Hayatımızı değerlendirme adına, yaşantımızı etrafında döndürdüğümüz reel eksen önemli.
Neyin peşinde olduğumuzu baştan bilmek zorundayız. Ciddi hayat serüveninde avare boşluklara yer yok. Gelecek endişesi, "amel defteri"nin açılacağı, bütün sırların döküleceği, "mizan"ın kurulacağı gün için gerekli. Hareketlerimize endaze kazandıracak da böylesi endişe.
İyi davranışlar toplamından bahsedeceksek, öncesinde tahkike dayalı iyi bir "iman"ı konuşmalıyız.
Allah'a imanı konuşmalıyız, ahrete imanı konuşmalıyız. Ve bütün güzel ahlakı kendilerinden öğrendiğimiz peygamberlere imandan bahis açmalıyız. İlahi kelamın gaye ve hikmetini, irade ve kudretin birer kitabı olan "varlık"la karşılaştırmalı şekilde okuyarak vahiy kültürünü konuşmalıyız bir de.
Makro-mikro alemler "gel-git"inde holografik bakış açısıyla yaptığımız, akli, kalbi ve ruhi tefekkür, hak ve hakikatin içimizdeki deruni dalgalanma ve inkişaflarını tetiklerken, kural tanımaz felsefi ya da tasavvufi şathiyelerin girdabından korunmak için mutlaka Kitab'ın sefinesine sığınmış bulunmanın lüzumuna olan itikadımızı dillendirmeliyiz en önce... Teorik-pratik kötülüklerden arınmak bağlamında da bu böyle.
Salt bilgi, değiştirmede mecalsiz.
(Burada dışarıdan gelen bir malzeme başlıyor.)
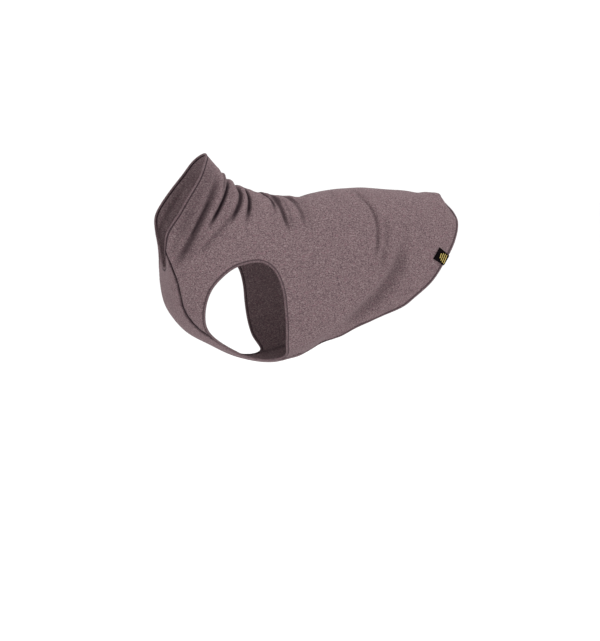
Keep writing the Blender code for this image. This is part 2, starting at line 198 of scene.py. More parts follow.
CREASES = {
    # Rolls over the spine, and the valleys between them
    "nape roll": Crease((51, -22), (51, 0), (53, 22), -1.8, 5, 0, 0),
    "withers roll": Crease((67, -22), (66, 0), (69, 22), -2.0, 6, 0, 0),
    "saddle roll": Crease((96, -20), (95, 0), (100, 18), -3.6, 9, 0, 0),
    "shoulder roll": Crease((141, -16), (138, -2), (143, 12), -4.4, 10, 0, 0),
    "back roll": Crease((177, -14), (175, 0), (179, 12), -1.8, 9, 0, 0),
    "croup ridge": Crease((527, -30), (528, 0), (529, 28), -2.0, 14, 0, 0),
    "croup corner": Crease((544, -12), (548, 0), (548, 9), -3.8, 8, 0, 0),
    "saddle fill": Crease((116, -18), (116, -2), (118, 12), -3.4, 9, 0, 0),
    "back fill": Crease((158, -14), (158, -2), (160, 12), -2.8, 7, 0, 0),
    "back low roll": Crease((204, -16), (203, 0), (207, 14), -2.0, 11, 0, 0),
    "nape valley": Crease((46, -15), (44, 0), (46, 16), 1.6, 3.6, 0.5, 0.25),
    "withers valley": Crease((58, -16), (57, 0), (58, 16), 1.9, 3.6, 0.6, 0.40),
    "saddle valley": Crease((77, -16), (76, 0), (80, 16), 1.6, 4.0, 0.6, 0.45),
    # The crowns are shallow troughs that mostly carry painted shade under the rolls.
    "withers crown": Crease((68, 8), (89, 3), (110, 22), 0.5, 6.5, 0.8, 0.95),
    "saddle crown": Crease((112, 2), (142, 3), (162, 32), 0.6, 6.0, 0.8, 0.92),
    "shoulder crown": Crease((152, 2), (166, 11), (178, 34), 0.7, 5.0, 0.8, 0.74),
    "back crown": Crease((180, 4), (198, 9), (218, 31), 0.8, 5.0, 0.7, 0.60),
    "back low crown": Crease((220, -3), (240, -1), (260, 3), 0.2, 4.6, 0.5, 0.50),
    # Under the belly, ahead of the skirt hem
    "belly tuck": Crease((334, 118), (334, 180), (334, 242), 5.0, 18, 0, 0),
    # Left side, down the neck and then along the body
    "collar soft": Crease((13, 56), (18, 88), (13, 118), 2.0, 9, 0.25, 0.10),
    # collar shade and collar low are shallow and broad, and mostly paint shade over the collar.
    "collar shade": Crease((17, 12), (22, 70), (20, 124), 0.6, 16, 0, 0.36),
    "collar low": Crease((14, 84), (18, 106), (23, 132), 0.7, 7, 0.2, 0.26),
    "collar deep": Crease((33, 14), (44, 78), (30, 138), 4.8, 8, 0.3, 0.70),
    "collar core": Crease((43, 46), (43, 75), (39, 106), 0.8, 5.0, 0.6, 0.88),
    "nape short": Crease((46, 2), (52, 22), (55, 44), 2.6, 4.2, 0.7, 0.45),
    "nape deep": Crease((57, 2), (62, 42), (59, 82), 4.8, 5.5, 1.0, 1.0),
    "nape tail": Crease((58, 64), (57, 92), (48, 116), 1.2, 5.0, 0.2, 0.14),
    "between": Crease((68, 20), (75, 48), (72, 70), 1.4, 4.5, 0.3, 0.16),
    "withers long": Crease((72, 6), (91, 31), (87, 66), 4.2, 6.0, 0.9, 0.90),
    "withers tail": Crease((93, 42), (79, 70), (62, 104), 1.8, 6.0, 0.4, 0.32),
    "withers short": Crease((90, -4), (107, 22), (118, 58), 4.6, 6.0, 1.0, 0.96),
    "saddle short": Crease((116, 4), (150, 10), (167, 44), 4.0, 5.5, 0.9, 0.88),
    "saddle fine": Crease((136, 2), (158, 16), (172, 44), 1.0, 4.0, 0.4, 0.18),
    "shoulder long": Crease((160, 0), (174, 28), (206, 58), 3.6, 5.5, 0.8, 0.72),
    "shoulder side": Crease((170, 2), (183, 28), (214, 58), -1.1, 4.5, 0, 0),
    "shoulder fine": Crease((172, 8), (192, 34), (212, 56), 1.4, 4.2, 0.6, 0.26),
    "back short": Crease((184, 2), (211, 25), (234, 54), 2.6, 5.5, 0.6, 0.46),
    "back slant": Crease((208, -2), (229, 30), (254, 60), 1.8, 5.5, 0.5, 0.12),
    "back faint": Crease((294, -2), (302, 21), (312, 42), 0.9, 5.0, 0.2, 0.08),
    "loin top": Crease((344, 4), (355, 24), (366, 42), 1.3, 4.2, 0.5, 0.18),
    "loin": Crease((346, 20), (385, 56), (384, 91), 2.8, 4.6, 0.8, 0.32),
    "loin low": Crease((399, 46), (407, 70), (400, 98), 1.8, 6, 0.3, 0.18),
    "rump soft": Crease((438, 46), (446, 66), (445, 86), 1.6, 7, 0.2, 0.08),
    "croup side": Crease((556, 4), (562, 24), (556, 48), 5.0, 10, 0, 0),
    "flank long": Crease((441, 68), (425, 104), (342, 143), 6.0, 12, 0, 0.32),
    "flank ridge": Crease((430, 76), (395, 101), (318, 137), -2.6, 8, 0, 0),
    "armhole drag": Crease((246, 102), (288, 98), (334, 84), 0.9, 13, 0, 0),
    # Right side, alike and never the same
    "collar soft right": Crease((14, -58), (18, -86), (12, -114), 2.0, 9, 0.25, 0.10),
    "collar shade right": Crease((18, -14), (23, -70), (21, -118), 0.6, 16, 0, 0.32),
    "collar deep right": Crease((38, -38), (41, -76), (32, -116), 4.0, 7, 0.3, 0.60),
    "nape short right": Crease((48, -6), (53, -22), (54, -42), 2.2, 4.2, 0.6, 0.38),
    "nape deep right": Crease((58, -14), (61, -40), (59, -70), 4.4, 5.5, 0.9, 0.90),
    "nape tail right": Crease((59, -56), (58, -82), (50, -108), 1.1, 5.0, 0.2, 0.12),
    "withers hook right": Crease((84, -12), (91, -30), (90, -46), 2.2, 3.8, 0.9, 0.50),
    "withers long right": Crease((78, -8), (89, -42), (80, -74), 4.0, 6.5, 0.8, 0.72),
    "withers tail right": Crease((86, -50), (76, -80), (60, -106), 1.6, 5.5, 0.4, 0.24),
    "withers short right": Crease((97, -4), (108, -30), (113, -56), 4.0, 5.5, 0.9, 0.82),
    "saddle short right": Crease((118, 2), (145, -14), (158, -42), 3.4, 5.5, 0.8, 0.66),
    "shoulder long right": Crease((150, 2), (175, -30), (200, -60), 3.2, 5.5, 0.7, 0.55),
    "shoulder fine right": Crease((178, -12), (199, -36), (217, -56), 1.5, 4.4, 0.5, 0.22),
    "back short right": Crease((188, -2), (212, -28), (232, -54), 2.4, 5.5, 0.5, 0.36),
    "back slant right": Crease((214, -6), (234, -32), (248, -56), 1.4, 5.5, 0.4, 0.18),
    "loin top right": Crease((350, -4), (358, -24), (364, -40), 1.4, 4.4, 0.5, 0.15),
    "loin right": Crease((366, -20), (379, -50), (382, -78), 2.8, 6, 0.5, 0.30),
    "loin low right": Crease((398, -58), (405, -76), (398, -96), 1.8, 6, 0.3, 0.12),
    "rump soft right": Crease((432, -48), (440, -66), (437, -86), 1.5, 7, 0.2, 0.07),
    "croup side right": Crease((556, -4), (561, -26), (555, -50), 4.4, 10, 0, 0),
    "flank long right": Crease((452, -66), (437, -102), (350, -142), 5.2, 12, 0, 0.28),
    "flank ridge right": Crease((440, -76), (405, -100), (324, -136), -2.4, 8, 0, 0),
    "armhole drag right": Crease((250, -104), (284, -96), (326, -88), 0.9, 13, 0, 0),
}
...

Hele, ülfet, ünsiyet ve alışkanlıklar sebebiyle kötülük insanın karakterinde kök salmışsa, salt bilgiyle değişim muhal. Burada bilgiden çok ama çok daha güçlü bir olgunun devreye girmesi kaçınılmaz.
O olgu iman. Her yeri "Huzur-u İlahi" haline dönüştürücü Allah'a iman. Her yapılanın hesabının sorulacağı bilincini sürekli besleyici ahrete iman... Tüm Yeşilaycı kuruluşların gayelerine yönelik faaliyetlerde yetersiz kalışlarının tek sebebi demiyorum; fakat ana sebebi bu nüansı gözden kaçırmalarıdır, diye düşünüyorum. Batağa saplanmış insana bataklığın kötülüğünü, korkunçluğunu anlatmaya benzer bilgilendirmelerle kişileri kötü alışkanlıklardan vazgeçirmenin kifayetsizliği ortada.
Sigara paketlerinin üzerine büyük puntoyla yazılmış "Sigara öldürür" ibaresinin kaç kişinin sigarayı bırakmasına vesile olduğunu araştırmakta fayda var. İçki, kumar ve emsali diğer bağımlılıklar için yapılan bilgilendirici uyarılar için de etki bakımından durum çok farklı değil.
Bu gerçekler bilançosundan çıkarılacak ders, Yeşilaycı tüm çalışmaların, faaliyetlerin, bu konuda uzmanlaşmış kişilerle, kurumlarla işbirliği içinde ve de öncelikle değişimi sağlayacak imanı takviye edici ve daim devrede tutucu projelere yönelmeleri gerektiğidir. Şimdiki hal, bütün iyi niyet ve yoğun aktivitelere rağmen, itiraf etmeliyiz ki izmihlal...
Elbet burada, insan nefsinin kötüye meyli, kötülüklerin ise tahrip gücü sebebiyle çok hızlı yayılma ve yaygınlaşma potansiyeline sahip bulunuşu ve tamirin tahrip karşısındaki tabii ve fiziksel zaafı gibi tali gerekçeleri de belirtmemiz gerekiyor.
Doğrudur, bir ev birkaç saniyede yıkılabilir; fakat uzun sürede ancak yapılır. Yine doğrudur; bir bağın, bir bahçenin vücudu için pek şartın bir arada bulunması gerekir; halbuki aynı bağ ve bahçe, sulanmama gibi küçük bir kasıt ya da ihmalle tamamen kurur.
Ne ki bunlar ve benzeri durumların doğruluğu teklif edilen çarenin gerekliliğini zayıflatmıyor, aksine daha da güçlendiriyor; tekzip etmiyor, tasdik ediyor...
Unutulmamalıdır ki, kötülüklere ara verilmesi değil, asıl olan kötülüklere son verilmesidir. Ve yine, sadece kötülüklere son verilmesi değil, asıl olan iyiliklerle de donanımlı hale gelinmesidir. Böylesi bir neticenin yegane vesilesi ise iman ve imanda vücut bulup gelişen güzel ahlaktır. Terbiyeye, eğitime matuf çalışmaların reel ekseni de onlar olmalıdır.